[PATCH 3/2] fix flush_workqueue() vs CPU

public inbox for linux-kernel@vger.kernel.org
 help / color / mirror / Atom feed

* [PATCH 3/2] fix flush_workqueue() vs CPU_DEAD race
@ 2006-12-30 16:10 Oleg Nesterov
  2007-01-03  0:27 ` Andrew Morton
  0 siblings, 1 reply; 6+ messages in thread
From: Oleg Nesterov @ 2006-12-30 16:10 UTC (permalink / raw)
  To: Andrew Morton
  Cc: Ingo Molnar, David Howells, Christoph Hellwig, Gautham R Shenoy,
	linux-kernel

"[PATCH 1/2] reimplement flush_workqueue()" fixed one race when CPU goes down
while flush_cpu_workqueue() plays with it. But there is another problem, CPU
can die before flush_workqueue() has a chance to call flush_cpu_workqueue().
In that case pending work_structs can migrate to CPU which was already checked,
so we should redo the "for_each_online_cpu(cpu)" loop.

Signed-off-by: Oleg Nesterov <oleg@tv-sign.ru>

--- mm-6.20-rc2/kernel/workqueue.c~3_race	2006-12-29 18:37:31.000000000 +0300
+++ mm-6.20-rc2/kernel/workqueue.c	2006-12-30 18:09:07.000000000 +0300
@@ -65,6 +65,7 @@ struct workqueue_struct {
 
 /* All the per-cpu workqueues on the system, for hotplug cpu to add/remove
    threads to each one as cpus come/go. */
+static long hotplug_sequence __read_mostly;
 static DEFINE_MUTEX(workqueue_mutex);
 static LIST_HEAD(workqueues);
 
@@ -454,10 +455,16 @@ void fastcall flush_workqueue(struct wor
 		/* Always use first cpu's area. */
 		flush_cpu_workqueue(per_cpu_ptr(wq->cpu_wq, singlethread_cpu));
 	} else {
+		long sequence;
 		int cpu;
+again:
+		sequence = hotplug_sequence;
 
 		for_each_online_cpu(cpu)
 			flush_cpu_workqueue(per_cpu_ptr(wq->cpu_wq, cpu));
+
+		if (unlikely(sequence != hotplug_sequence))
+			goto again;
 	}
 	mutex_unlock(&workqueue_mutex);
 }
@@ -874,6 +881,7 @@ static int __devinit workqueue_cpu_callb
 			cleanup_workqueue_thread(wq, hotcpu);
 		list_for_each_entry(wq, &workqueues, list)
 			take_over_work(wq, hotcpu);
+		hotplug_sequence++;
 		break;
 
 	case CPU_LOCK_RELEASE:


^ permalink raw reply	[flat|nested] 6+ messages in thread

* Re: [PATCH 3/2] fix flush_workqueue() vs CPU_DEAD race
  2006-12-30 16:10 [PATCH 3/2] fix flush_workqueue() vs CPU_DEAD race Oleg Nesterov
@ 2007-01-03  0:27 ` Andrew Morton
  2007-01-03 14:04   ` Gautham R Shenoy
  0 siblings, 1 reply; 6+ messages in thread
From: Andrew Morton @ 2007-01-03  0:27 UTC (permalink / raw)
  To: Oleg Nesterov
  Cc: Ingo Molnar, David Howells, Christoph Hellwig, Gautham R Shenoy,
	linux-kernel

On Sat, 30 Dec 2006 19:10:31 +0300
Oleg Nesterov <oleg@tv-sign.ru> wrote:

> "[PATCH 1/2] reimplement flush_workqueue()" fixed one race when CPU goes down
> while flush_cpu_workqueue() plays with it.

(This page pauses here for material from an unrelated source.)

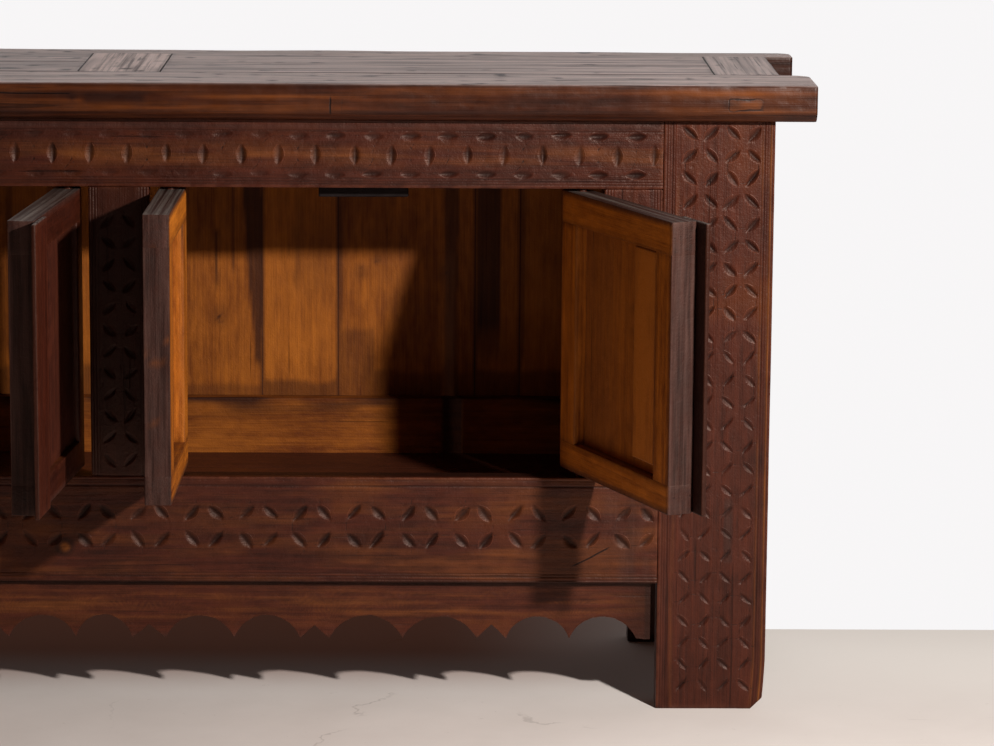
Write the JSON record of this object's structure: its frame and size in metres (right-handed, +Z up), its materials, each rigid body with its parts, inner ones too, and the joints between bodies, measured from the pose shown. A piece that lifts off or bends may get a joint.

But there is another problem, CPU
> can die before flush_workqueue() has a chance to call flush_cpu_workqueue().
> In that case pending work_structs can migrate to CPU which was already checked,
> so we should redo the "for_each_online_cpu(cpu)" loop.
> 

I have a mental note that these:

extend-notifier_call_chain-to-count-nr_calls-made.patch
extend-notifier_call_chain-to-count-nr_calls-made-fixes.patch
extend-notifier_call_chain-to-count-nr_calls-made-fixes-2.patch
define-and-use-new-eventscpu_lock_acquire-and-cpu_lock_release.patch
define-and-use-new-eventscpu_lock_acquire-and-cpu_lock_release-fix.patch
eliminate-lock_cpu_hotplug-in-kernel-schedc.patch
eliminate-lock_cpu_hotplug-in-kernel-schedc-fix.patch
handle-cpu_lock_acquire-and-cpu_lock_release-in-workqueue_cpu_callback.patch

should be scrapped.  But really I forget what their status is.  Gautham,
can you please remind us where we're at?


^ permalink raw reply	[flat|nested] 6+ messages in thread

* Re: [PATCH 3/2] fix flush_workqueue() vs CPU_DEAD race
  2007-01-03  0:27 ` Andrew Morton
@ 2007-01-03 14:04   ` Gautham R Shenoy
  2007-01-03 15:17     ` Gautham R Shenoy
  0 siblings, 1 reply; 6+ messages in thread
From: Gautham R Shenoy @ 2007-01-03 14:04 UTC (permalink / raw)
  To: Andrew Morton
  Cc: Oleg Nesterov, Ingo Molnar, David Howells, Christoph Hellwig,
	Gautham R Shenoy, linux-kernel, dipankar, vatsa

Hi Andrew,

Sorry, I am yet to check out Venki's and Oleg's patches as I
just returned from Vacation.

On Tue, Jan 02, 2007 at 04:27:27PM -0800, Andrew Morton wrote:
> 
> I have a mental note that these:
> 
> extend-notifier_call_chain-to-count-nr_calls-made.patch
> extend-notifier_call_chain-to-count-nr_calls-made-fixes.patch
> extend-notifier_call_chain-to-count-nr_calls-made-fixes-2.patch

These patches are needed because they allow us to send out the "failed"
notifications to only those subsystems that received the "prepare"
notifications earlier.

> define-and-use-new-eventscpu_lock_acquire-and-cpu_lock_release.patch
> define-and-use-new-eventscpu_lock_acquire-and-cpu_lock_release-fix.patch

These were posted inorder to have a common place where the subsystems
could lock their per-subsystem hotplug mutexes/semaphore from within the
cpu-hotplug-callback function. Hence they are needed IMO.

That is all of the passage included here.